Eder. Óleo de Irene Gracia
Lluís Bassets
Decepcionar, en política, es un arte. No todo el mundo tiene acceso a sus arcanos. Es una forma de finta para descolocar a los enemigos y agrupar mejor a los amigos. Pero a veces sale mal y lleva a que todos queden descolocados y decepcionados. La decepción se convierte en fracaso y puede convertirse en letal. Barack Obama va a poner a prueba muy pronto sus dotes como artista y doctor en decepciones. De entrada ha hecho ya un primer movimiento, probablemente muy ligero frente a lo que nos espera, para empezar a desengañar a una parte de su numerosa y entusiasta parroquia. Los nombramientos para el Gobierno que entrará en funciones a partir del 21 de enero han proporcionado un buen golpe al ala más radical de los demócratas. Es un Gobierno centrista y continuista, que sólo en el capítulo de medio ambiente parece responder al radicalismo de la campaña electoral, principalmente de las primarias.
Pero no deja de ser un efecto anuncio, que obliga a esperar a los hechos. Los cien primeros días permitirán comprobar si el ritmo y la orientación de las decisiones conducirán a prontas y amargas decepciones o si, por el contrario, responderán a todas las expectativas creadas durante sus 21 meses de campaña. Hay que tener claro, sin embargo, que las decepciones más visibles y efectistas suelen producirse en la zona más radical del propio electorado, a la que fácilmente se puede aislar si a la vez se consigue una consolidación y ampliación del consenso en la zona central. La permanencia de España en la Alianza Atlántica tras el referéndum convocado por Felipe González en 1984 decepcionó, y de qué manera, a su electorado más izquierdista, pero consolidó de tal forma la autoridad del presidente en el centro de la escena que llegó a convertirse en una de las bazas de su éxito.
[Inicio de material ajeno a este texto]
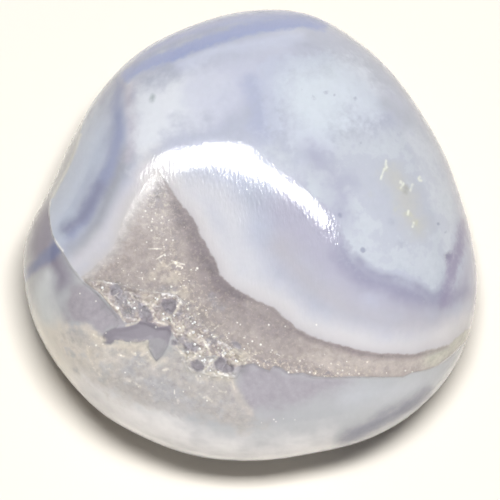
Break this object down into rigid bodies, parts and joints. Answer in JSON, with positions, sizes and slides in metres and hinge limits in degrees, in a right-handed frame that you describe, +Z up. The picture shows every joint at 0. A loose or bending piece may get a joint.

La auténtica decepción fue la que llegó después, cuando los asuntos de corrupción y la guerra sucia antiterrorista crearon un divorcio insalvable entre una zona del electorado moderado más próxima y el socialismo.
Algo parecido le ha sucedido, a una escala mucho mayor, a Tony Blair, un político que llegó al poder con unas expectativas enormes, que fueron muy pronto satisfechas sobre todo en temas de política interior, como la paz en Irlanda, la devolution a Escocia o las reformas de la Cámara de los Lores. Decepcionó con su europeísmo tan escasamente efectivo, sobre todo fuera del Reino Unido. Pero la gran decepción, principalmente entre los suyos, se produjo con la guerra de Irak, cuando Blair se ganó el apelativo de caniche de Bush, claramente injusto porque su actitud fue producto más de la arrogancia y de la osadía que de la sumisión: creyó honestamente que sería capaz de dominar y dar la vuelta a la aventura siniestra de Irak hasta conseguir reconducir el proceso de paz entre árabes e israelíes. El auténtico caniche de Bush, utilizado para fotografiarse con él y para lanzar un par de ladridos, fue otro, del que prefiero no hablar. Éste sólo decepcionó muy tangencialmente a la extrema derecha, que hubiera querido todavía más prebendas y concesiones.
Veremos pues cuándo, cómo, en qué y a quién decepciona Obama y hasta dónde llegan sus habilidades a la hora de graduar la disonancia de sus seguidores entre las expectativas que ha creado y las realidades que van a emanar de sus decisiones de Gobierno. Leo en el semanario ‘New York’ un sugerente artículo en el que precisamente se establece un paralelo entre los comienzos y las habilidades demostradas por Blair y por Obama, del que se puede deducir una cierta predisposición a una decepción de dimensiones parecidas. Para terminar con el ejercicio, apuntar la existencia de políticos que no navegan por las aguas de la decepción porque nunca han creado expectativas positivas, sino todo lo contrario: su fracaso es todo un éxito, que puede llegar incluso a engrandecerles.